#### RAW DATA
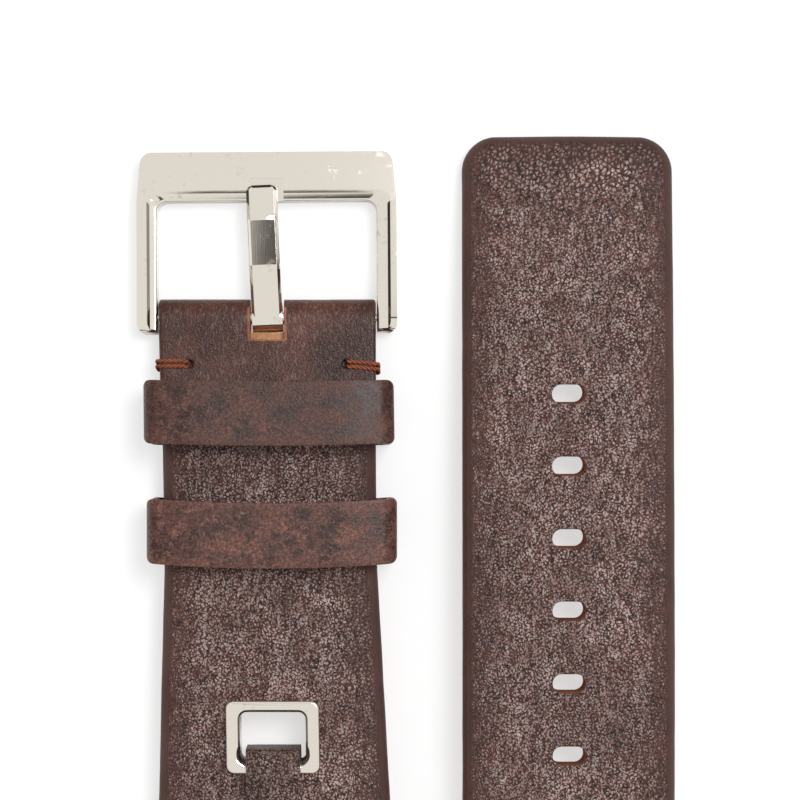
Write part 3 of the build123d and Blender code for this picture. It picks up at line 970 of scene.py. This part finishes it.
def liner_cut():
    """The tang's cut in the liner ends nearer to the bar, so that the liner closes the hole below."""
    length = liner_cut_behind + 2 * fold_radius
    middle = bar_y - liner_cut_behind + length / 2
    shape = (tang_cut_width, length, tang_cut_corner)
    return block("punch", *shape, -punch_run, strap_thick + punch_run, short_middle, middle)


give(short_face, face_leather)
room = liner_shape("room", fold_width + room_beyond)
give(room, cut_edge)
holes = [tang_punch()]
for side in (-1, 1):
    place = short_middle + side * (fold_width / 2 - stitch_in - hole_beside)
    shape = (*stitch_hole, stitch_hole[0] * stitch_corner, strap_thick, slot_lip)
    holes.append(punch(*shape, place, stitch_y, face_leather, face_leather, strap_thick - hole_deep))
short_eyelet_y = flat_middle("short_eyelet", short_arch)
# The room for the liner is cut last: cut first, it leaves faces on which the next cuts can fail.
cut(short_face, *holes, eyelet_punch(short_plan, short_eyelet_y), room)

fold_liner = liner_shape("fold_liner_strip", fold_width - 2 * liner_inset)
give(fold_liner, lining_leather)
for cutter in (bar_round("bore", bar_hole, fold_width + room_beyond, flat_bar), liner_cut()):
    give(cutter, lining_leather)
    cut(fold_liner, cutter)
weld(fold_liner)
finish_leather(fold_liner, short_arch, "short_half", "tan_lining_leather", "fold_liner", angle=liner_crease)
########
Look at the material above and copy, word for word, its lines from the first through the one containing "punch_run, short_middle, middle)".

■ SOLUTION TO THIS EXERCISE ■
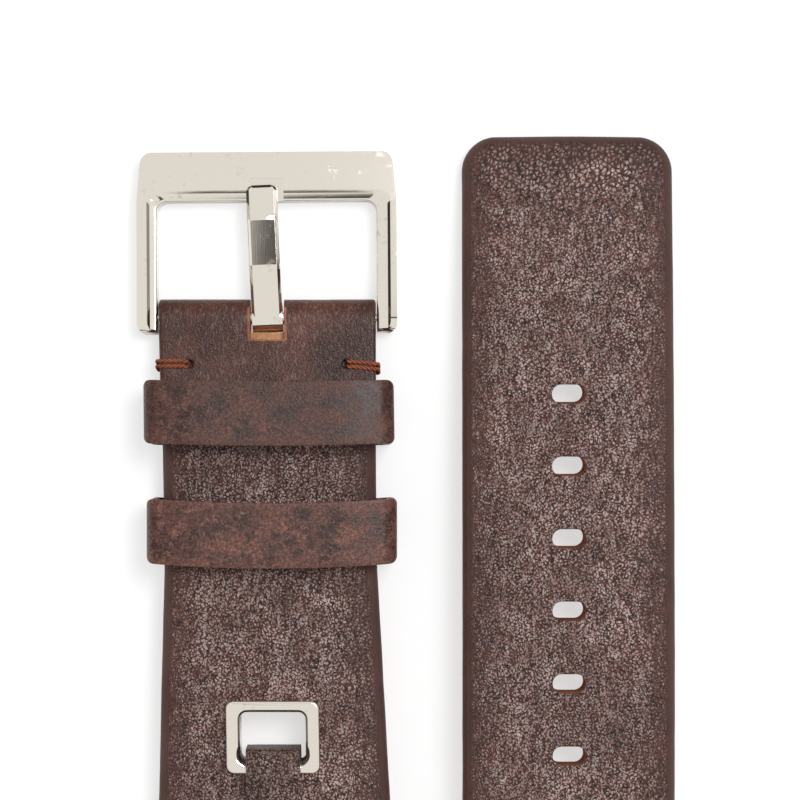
Write part 3 of the build123d and Blender code for this picture. It picks up at line 970 of scene.py. This part finishes it.
def liner_cut():
    """The tang's cut in the liner ends nearer to the bar, so that the liner closes the hole below."""
    length = liner_cut_behind + 2 * fold_radius
    middle = bar_y - liner_cut_behind + length / 2
    shape = (tang_cut_width, length, tang_cut_corner)
    return block("punch", *shape, -punch_run, strap_thick + punch_run, short_middle, middle)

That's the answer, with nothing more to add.